Items listed in a dataset
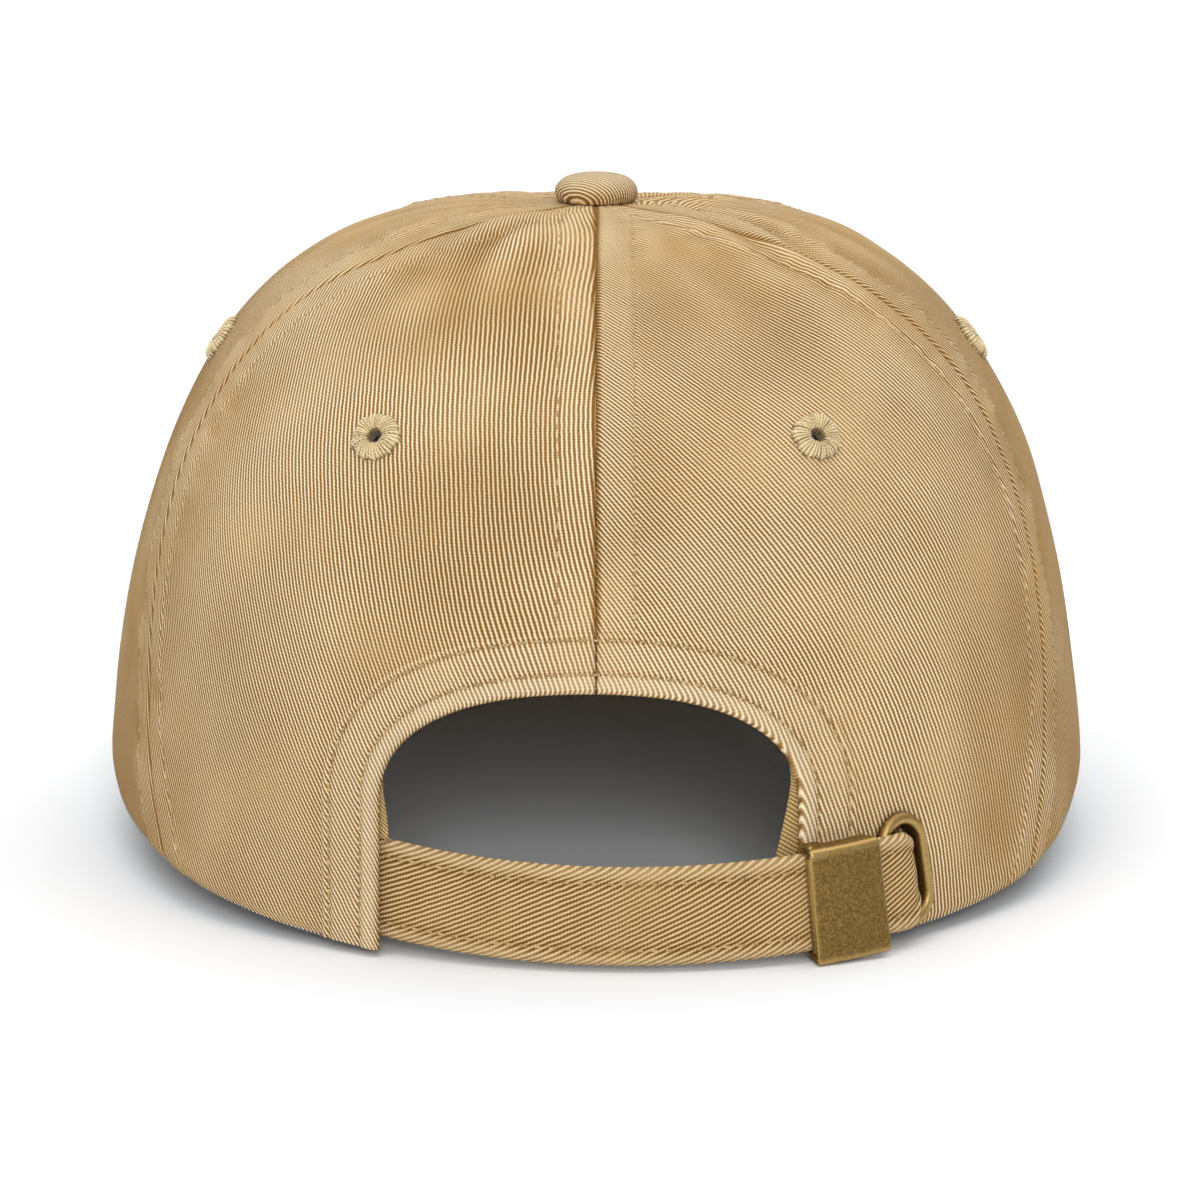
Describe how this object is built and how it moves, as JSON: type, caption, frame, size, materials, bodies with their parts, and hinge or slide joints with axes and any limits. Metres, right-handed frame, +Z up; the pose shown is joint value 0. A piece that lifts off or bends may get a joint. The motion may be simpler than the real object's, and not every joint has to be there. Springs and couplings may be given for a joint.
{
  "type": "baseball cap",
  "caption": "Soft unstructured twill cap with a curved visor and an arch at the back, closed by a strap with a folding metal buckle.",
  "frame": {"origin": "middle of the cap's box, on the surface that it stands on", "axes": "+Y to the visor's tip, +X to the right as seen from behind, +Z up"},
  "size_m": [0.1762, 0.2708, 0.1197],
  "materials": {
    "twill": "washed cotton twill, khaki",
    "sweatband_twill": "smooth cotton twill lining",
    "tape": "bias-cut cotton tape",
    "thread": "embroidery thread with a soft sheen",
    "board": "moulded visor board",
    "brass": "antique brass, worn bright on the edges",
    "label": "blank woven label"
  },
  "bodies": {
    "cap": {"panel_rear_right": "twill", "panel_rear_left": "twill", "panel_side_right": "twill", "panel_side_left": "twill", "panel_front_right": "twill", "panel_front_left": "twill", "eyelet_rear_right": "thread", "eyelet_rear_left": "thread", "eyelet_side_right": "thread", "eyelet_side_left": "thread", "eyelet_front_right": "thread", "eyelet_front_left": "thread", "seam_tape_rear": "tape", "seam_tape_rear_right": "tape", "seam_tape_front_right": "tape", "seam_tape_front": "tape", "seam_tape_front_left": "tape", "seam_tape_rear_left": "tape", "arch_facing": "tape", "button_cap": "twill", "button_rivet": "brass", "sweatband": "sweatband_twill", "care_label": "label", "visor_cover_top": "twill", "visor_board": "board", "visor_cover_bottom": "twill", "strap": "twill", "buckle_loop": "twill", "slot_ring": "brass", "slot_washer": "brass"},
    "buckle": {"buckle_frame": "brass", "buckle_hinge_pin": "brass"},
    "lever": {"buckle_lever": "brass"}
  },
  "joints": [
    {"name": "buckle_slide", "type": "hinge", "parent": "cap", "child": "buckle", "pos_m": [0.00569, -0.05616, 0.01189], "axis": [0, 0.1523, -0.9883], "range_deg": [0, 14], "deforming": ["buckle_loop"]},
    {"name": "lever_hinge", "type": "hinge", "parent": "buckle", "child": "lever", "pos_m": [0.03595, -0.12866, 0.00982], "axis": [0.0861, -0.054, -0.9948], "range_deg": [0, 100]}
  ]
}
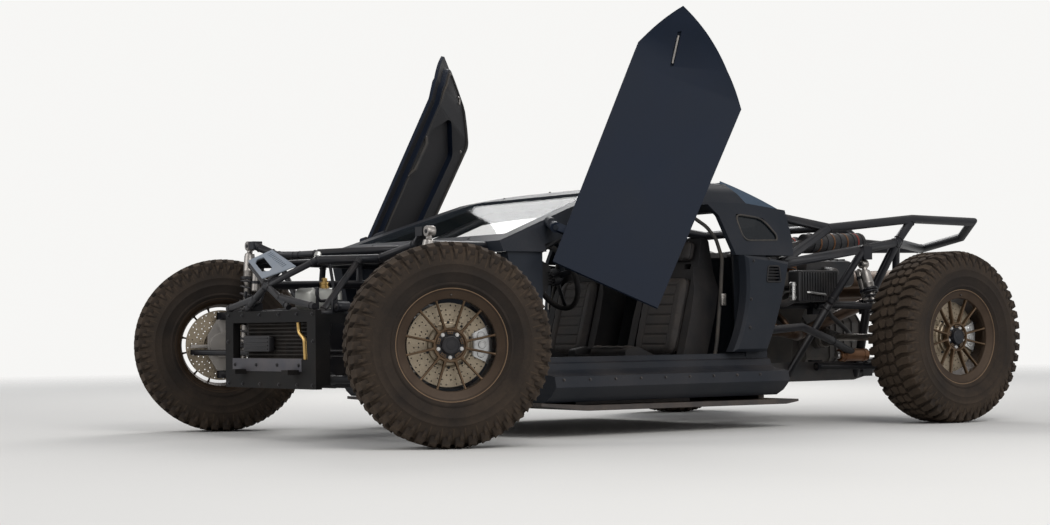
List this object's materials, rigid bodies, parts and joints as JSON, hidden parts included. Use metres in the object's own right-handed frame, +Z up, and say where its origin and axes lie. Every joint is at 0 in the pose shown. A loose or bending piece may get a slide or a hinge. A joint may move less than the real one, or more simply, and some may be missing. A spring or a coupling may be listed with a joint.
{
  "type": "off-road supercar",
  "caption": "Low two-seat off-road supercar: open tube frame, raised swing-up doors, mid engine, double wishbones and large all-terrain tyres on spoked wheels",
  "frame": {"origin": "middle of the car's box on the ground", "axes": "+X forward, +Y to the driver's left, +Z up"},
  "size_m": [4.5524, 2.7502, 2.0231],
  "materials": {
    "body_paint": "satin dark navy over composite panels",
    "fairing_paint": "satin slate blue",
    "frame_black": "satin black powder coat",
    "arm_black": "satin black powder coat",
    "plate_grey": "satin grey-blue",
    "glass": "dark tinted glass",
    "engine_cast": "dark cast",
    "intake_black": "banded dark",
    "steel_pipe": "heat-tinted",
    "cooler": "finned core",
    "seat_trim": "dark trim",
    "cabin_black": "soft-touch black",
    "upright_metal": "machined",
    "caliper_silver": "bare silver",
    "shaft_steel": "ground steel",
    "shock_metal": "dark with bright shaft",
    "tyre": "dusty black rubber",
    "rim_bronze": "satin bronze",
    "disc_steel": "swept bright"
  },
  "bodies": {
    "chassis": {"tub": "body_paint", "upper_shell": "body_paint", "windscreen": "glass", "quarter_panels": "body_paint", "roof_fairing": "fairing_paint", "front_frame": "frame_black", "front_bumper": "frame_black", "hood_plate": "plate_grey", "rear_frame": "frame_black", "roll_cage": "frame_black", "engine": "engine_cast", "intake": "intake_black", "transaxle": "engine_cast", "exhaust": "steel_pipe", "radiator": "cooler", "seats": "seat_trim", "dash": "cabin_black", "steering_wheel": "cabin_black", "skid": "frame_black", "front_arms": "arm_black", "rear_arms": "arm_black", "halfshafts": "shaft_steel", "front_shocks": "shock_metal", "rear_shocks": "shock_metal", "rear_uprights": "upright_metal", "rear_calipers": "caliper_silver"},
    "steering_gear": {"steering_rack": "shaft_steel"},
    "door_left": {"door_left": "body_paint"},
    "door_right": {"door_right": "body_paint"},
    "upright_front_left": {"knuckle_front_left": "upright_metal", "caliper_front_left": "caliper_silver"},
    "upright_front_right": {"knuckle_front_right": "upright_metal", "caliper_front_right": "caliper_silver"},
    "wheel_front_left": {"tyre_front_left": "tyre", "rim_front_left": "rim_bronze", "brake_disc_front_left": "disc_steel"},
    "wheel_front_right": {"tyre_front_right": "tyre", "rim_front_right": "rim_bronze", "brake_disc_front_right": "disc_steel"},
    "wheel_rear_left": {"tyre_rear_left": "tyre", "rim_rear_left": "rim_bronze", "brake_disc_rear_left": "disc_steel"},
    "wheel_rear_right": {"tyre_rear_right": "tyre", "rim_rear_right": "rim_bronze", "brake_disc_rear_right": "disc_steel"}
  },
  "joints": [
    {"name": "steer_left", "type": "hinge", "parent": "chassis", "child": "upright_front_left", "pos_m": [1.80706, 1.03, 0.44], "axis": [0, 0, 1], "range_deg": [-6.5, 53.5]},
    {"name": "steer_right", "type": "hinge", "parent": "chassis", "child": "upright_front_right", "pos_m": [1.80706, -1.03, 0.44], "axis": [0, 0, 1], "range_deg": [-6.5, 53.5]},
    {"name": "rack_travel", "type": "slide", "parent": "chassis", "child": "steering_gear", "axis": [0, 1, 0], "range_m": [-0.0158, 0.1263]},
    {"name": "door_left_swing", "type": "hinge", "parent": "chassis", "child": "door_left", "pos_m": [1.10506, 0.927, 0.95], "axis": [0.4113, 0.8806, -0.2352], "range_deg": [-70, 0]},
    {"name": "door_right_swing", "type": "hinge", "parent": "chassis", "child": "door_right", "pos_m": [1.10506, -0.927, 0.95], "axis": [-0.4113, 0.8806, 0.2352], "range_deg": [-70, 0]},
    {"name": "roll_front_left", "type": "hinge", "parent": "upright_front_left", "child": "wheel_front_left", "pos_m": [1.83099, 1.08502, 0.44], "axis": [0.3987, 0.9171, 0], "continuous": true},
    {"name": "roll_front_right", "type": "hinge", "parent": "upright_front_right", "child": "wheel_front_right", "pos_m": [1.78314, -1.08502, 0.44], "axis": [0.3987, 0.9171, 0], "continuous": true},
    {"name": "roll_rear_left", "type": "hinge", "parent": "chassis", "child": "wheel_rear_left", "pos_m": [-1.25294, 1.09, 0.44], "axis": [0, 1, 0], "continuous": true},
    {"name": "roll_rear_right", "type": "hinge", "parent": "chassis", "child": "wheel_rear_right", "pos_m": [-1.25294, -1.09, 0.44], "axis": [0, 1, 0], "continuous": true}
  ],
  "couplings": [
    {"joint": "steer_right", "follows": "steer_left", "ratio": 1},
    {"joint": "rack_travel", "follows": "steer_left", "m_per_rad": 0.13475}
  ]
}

Task to complete
Extract, word for word, each line of the listing above.

Final answer
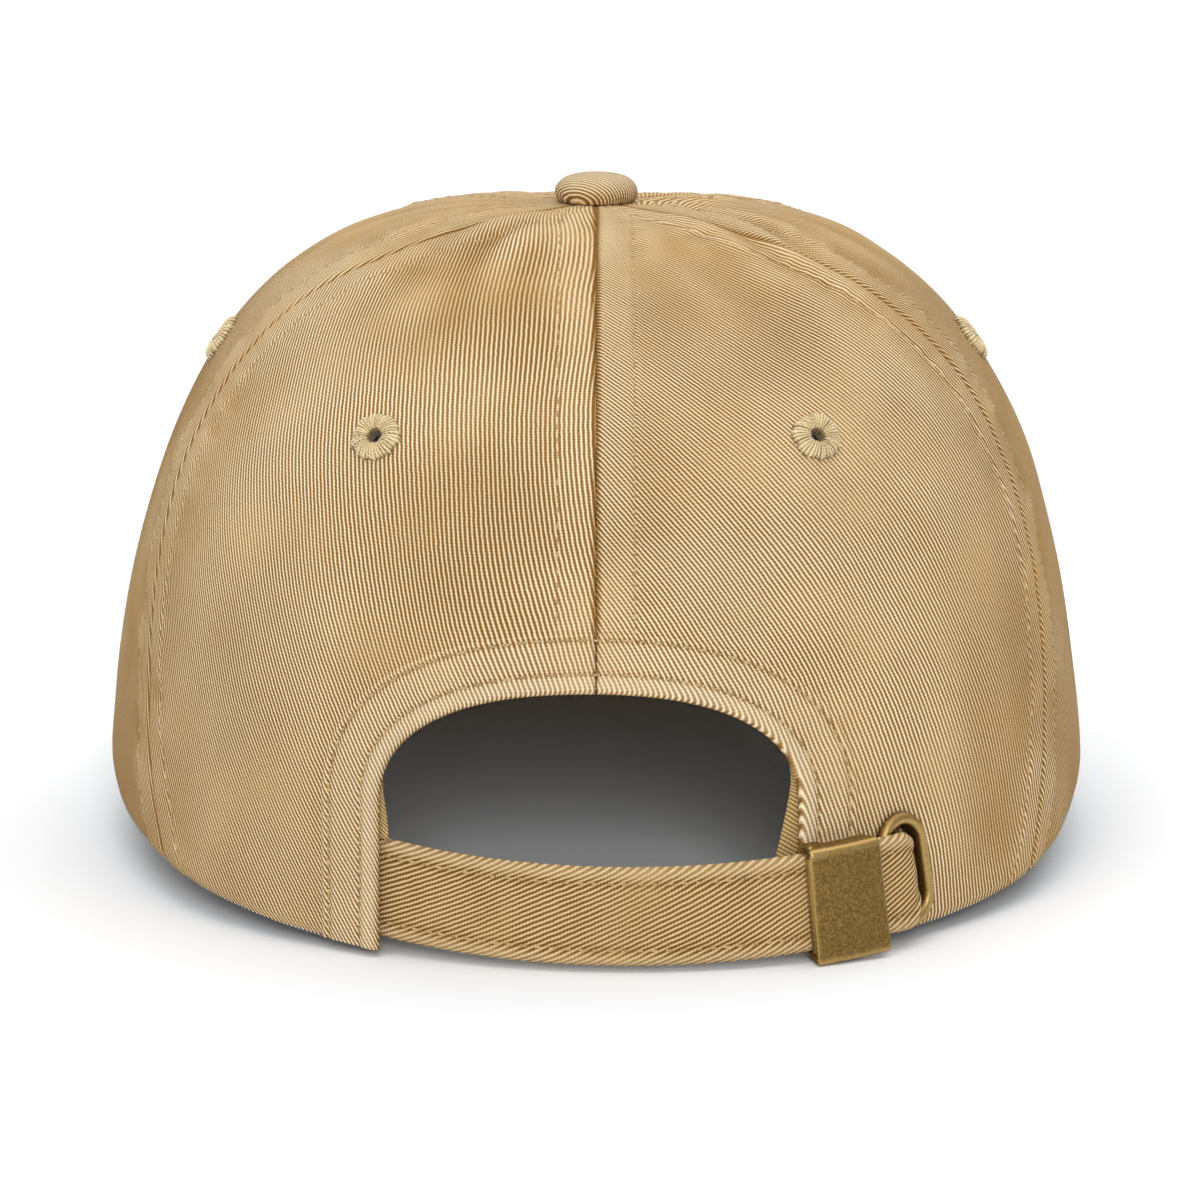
Describe how this object is built and how it moves, as JSON: type, caption, frame, size, materials, bodies with their parts, and hinge or slide joints with axes and any limits. Metres, right-handed frame, +Z up; the pose shown is joint value 0. A piece that lifts off or bends may get a joint. The motion may be simpler than the real object's, and not every joint has to be there. Springs and couplings may be given for a joint.
{
  "type": "baseball cap",
  "caption": "Soft unstructured twill cap with a curved visor and an arch at the back, closed by a strap with a folding metal buckle.",
  "frame": {"origin": "middle of the cap's box, on the surface that it stands on", "axes": "+Y to the visor's tip, +X to the right as seen from behind, +Z up"},
  "size_m": [0.1762, 0.2708, 0.1197],
  "materials": {
    "twill": "washed cotton twill, khaki",
    "sweatband_twill": "smooth cotton twill lining",
    "tape": "bias-cut cotton tape",
    "thread": "embroidery thread with a soft sheen",
    "board": "moulded visor board",
    "brass": "antique brass, worn bright on the edges",
    "label": "blank woven label"
  },
  "bodies": {
    "cap": {"panel_rear_right": "twill", "panel_rear_left": "twill", "panel_side_right": "twill", "panel_side_left": "twill", "panel_front_right": "twill", "panel_front_left": "twill", "eyelet_rear_right": "thread", "eyelet_rear_left": "thread", "eyelet_side_right": "thread", "eyelet_side_left": "thread", "eyelet_front_right": "thread", "eyelet_front_left": "thread", "seam_tape_rear": "tape", "seam_tape_rear_right": "tape", "seam_tape_front_right": "tape", "seam_tape_front": "tape", "seam_tape_front_left": "tape", "seam_tape_rear_left": "tape", "arch_facing": "tape", "button_cap": "twill", "button_rivet": "brass", "sweatband": "sweatband_twill", "care_label": "label", "visor_cover_top": "twill", "visor_board": "board", "visor_cover_bottom": "twill", "strap": "twill", "buckle_loop": "twill", "slot_ring": "brass", "slot_washer": "brass"},
    "buckle": {"buckle_frame": "brass", "buckle_hinge_pin": "brass"},
    "lever": {"buckle_lever": "brass"}
  },
  "joints": [
    {"name": "buckle_slide", "type": "hinge", "parent": "cap", "child": "buckle", "pos_m": [0.00569, -0.05616, 0.01189], "axis": [0, 0.1523, -0.9883], "range_deg": [0, 14], "deforming": ["buckle_loop"]},
    {"name": "lever_hinge", "type": "hinge", "parent": "buckle", "child": "lever", "pos_m": [0.03595, -0.12866, 0.00982], "axis": [0.0861, -0.054, -0.9948], "range_deg": [0, 100]}
  ]
}
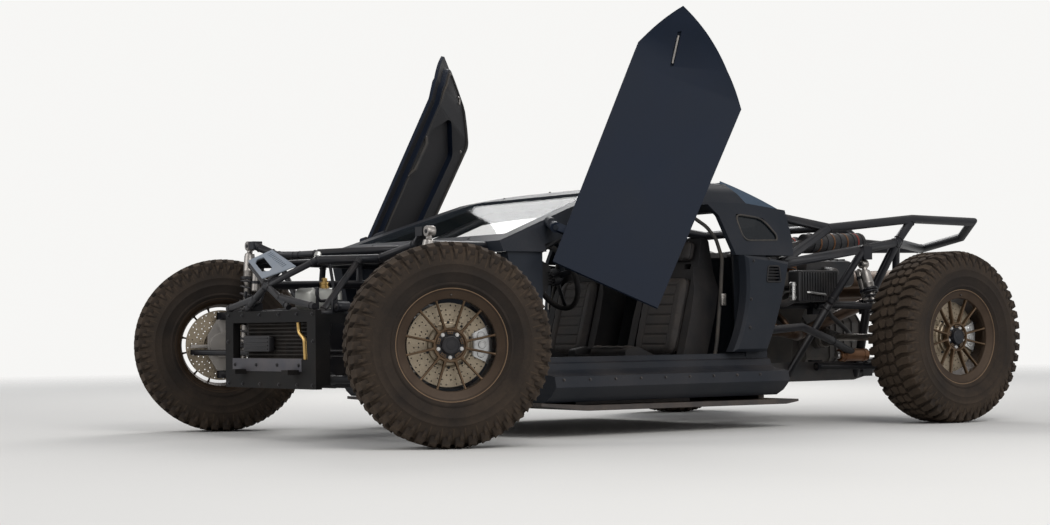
List this object's materials, rigid bodies, parts and joints as JSON, hidden parts included. Use metres in the object's own right-handed frame, +Z up, and say where its origin and axes lie. Every joint is at 0 in the pose shown. A loose or bending piece may get a slide or a hinge. A joint may move less than the real one, or more simply, and some may be missing. A spring or a coupling may be listed with a joint.
{
  "type": "off-road supercar",
  "caption": "Low two-seat off-road supercar: open tube frame, raised swing-up doors, mid engine, double wishbones and large all-terrain tyres on spoked wheels",
  "frame": {"origin": "middle of the car's box on the ground", "axes": "+X forward, +Y to the driver's left, +Z up"},
  "size_m": [4.5524, 2.7502, 2.0231],
  "materials": {
    "body_paint": "satin dark navy over composite panels",
    "fairing_paint": "satin slate blue",
    "frame_black": "satin black powder coat",
    "arm_black": "satin black powder coat",
    "plate_grey": "satin grey-blue",
    "glass": "dark tinted glass",
    "engine_cast": "dark cast",
    "intake_black": "banded dark",
    "steel_pipe": "heat-tinted",
    "cooler": "finned core",
    "seat_trim": "dark trim",
    "cabin_black": "soft-touch black",
    "upright_metal": "machined",
    "caliper_silver": "bare silver",
    "shaft_steel": "ground steel",
    "shock_metal": "dark with bright shaft",
    "tyre": "dusty black rubber",
    "rim_bronze": "satin bronze",
    "disc_steel": "swept bright"
  },
  "bodies": {
    "chassis": {"tub": "body_paint", "upper_shell": "body_paint", "windscreen": "glass", "quarter_panels": "body_paint", "roof_fairing": "fairing_paint", "front_frame": "frame_black", "front_bumper": "frame_black", "hood_plate": "plate_grey", "rear_frame": "frame_black", "roll_cage": "frame_black", "engine": "engine_cast", "intake": "intake_black", "transaxle": "engine_cast", "exhaust": "steel_pipe", "radiator": "cooler", "seats": "seat_trim", "dash": "cabin_black", "steering_wheel": "cabin_black", "skid": "frame_black", "front_arms": "arm_black", "rear_arms": "arm_black", "halfshafts": "shaft_steel", "front_shocks": "shock_metal", "rear_shocks": "shock_metal", "rear_uprights": "upright_metal", "rear_calipers": "caliper_silver"},
    "steering_gear": {"steering_rack": "shaft_steel"},
    "door_left": {"door_left": "body_paint"},
    "door_right": {"door_right": "body_paint"},
    "upright_front_left": {"knuckle_front_left": "upright_metal", "caliper_front_left": "caliper_silver"},
    "upright_front_right": {"knuckle_front_right": "upright_metal", "caliper_front_right": "caliper_silver"},
    "wheel_front_left": {"tyre_front_left": "tyre", "rim_front_left": "rim_bronze", "brake_disc_front_left": "disc_steel"},
    "wheel_front_right": {"tyre_front_right": "tyre", "rim_front_right": "rim_bronze", "brake_disc_front_right": "disc_steel"},
    "wheel_rear_left": {"tyre_rear_left": "tyre", "rim_rear_left": "rim_bronze", "brake_disc_rear_left": "disc_steel"},
    "wheel_rear_right": {"tyre_rear_right": "tyre", "rim_rear_right": "rim_bronze", "brake_disc_rear_right": "disc_steel"}
  },
  "joints": [
    {"name": "steer_left", "type": "hinge", "parent": "chassis", "child": "upright_front_left", "pos_m": [1.80706, 1.03, 0.44], "axis": [0, 0, 1], "range_deg": [-6.5, 53.5]},
    {"name": "steer_right", "type": "hinge", "parent": "chassis", "child": "upright_front_right", "pos_m": [1.80706, -1.03, 0.44], "axis": [0, 0, 1], "range_deg": [-6.5, 53.5]},
    {"name": "rack_travel", "type": "slide", "parent": "chassis", "child": "steering_gear", "axis": [0, 1, 0], "range_m": [-0.0158, 0.1263]},
    {"name": "door_left_swing", "type": "hinge", "parent": "chassis", "child": "door_left", "pos_m": [1.10506, 0.927, 0.95], "axis": [0.4113, 0.8806, -0.2352], "range_deg": [-70, 0]},
    {"name": "door_right_swing", "type": "hinge", "parent": "chassis", "child": "door_right", "pos_m": [1.10506, -0.927, 0.95], "axis": [-0.4113, 0.8806, 0.2352], "range_deg": [-70, 0]},
    {"name": "roll_front_left", "type": "hinge", "parent": "upright_front_left", "child": "wheel_front_left", "pos_m": [1.83099, 1.08502, 0.44], "axis": [0.3987, 0.9171, 0], "continuous": true},
    {"name": "roll_front_right", "type": "hinge", "parent": "upright_front_right", "child": "wheel_front_right", "pos_m": [1.78314, -1.08502, 0.44], "axis": [0.3987, 0.9171, 0], "continuous": true},
    {"name": "roll_rear_left", "type": "hinge", "parent": "chassis", "child": "wheel_rear_left", "pos_m": [-1.25294, 1.09, 0.44], "axis": [0, 1, 0], "continuous": true},
    {"name": "roll_rear_right", "type": "hinge", "parent": "chassis", "child": "wheel_rear_right", "pos_m": [-1.25294, -1.09, 0.44], "axis": [0, 1, 0], "continuous": true}
  ],
  "couplings": [
    {"joint": "steer_right", "follows": "steer_left", "ratio": 1},
    {"joint": "rack_travel", "follows": "steer_left", "m_per_rad": 0.13475}
  ]
}